Bashar will have to respond positively to Habash if he wants to neutralize, or at least attenuate, the opposition's call for greater religious freedoms in the political arena. This is what we have seen happen in Egypt, Jordan and elsewhere in the Middle East. The state has been steadily dragging the edges of the imperial tent outward in the direction of religious authorities to keep them working within the system rather than joining the opposition. It places the Syrian state in a very awkward position. The military authorities in Syria have always had an inimical relationship to political Islam, as the attempt to ban Islamic instruction demonstrated.
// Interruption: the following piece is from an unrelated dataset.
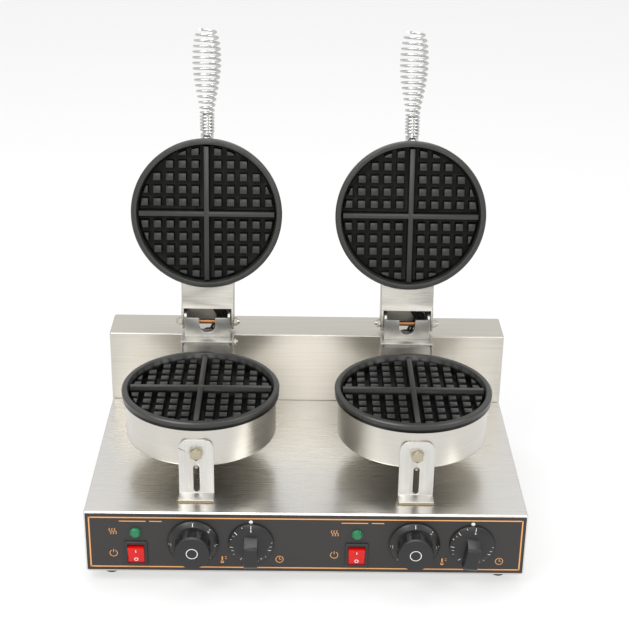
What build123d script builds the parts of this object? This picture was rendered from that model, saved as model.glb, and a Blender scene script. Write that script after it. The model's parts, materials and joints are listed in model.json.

Syria can no longer fight Islamism through suppression alone. It must find a way to tame it and bring it over to the state's side. This will be very difficult. The only real way to do this is to inculcate "liberalism" and change the fundamentalist underpinnings of much of the Islamic revival. Liberalism is something that the Baath Party doesn't know much about for it contradicts the very nature of a one party state. If the Baathists adopt real liberalism it will undermine their own raison d'etre.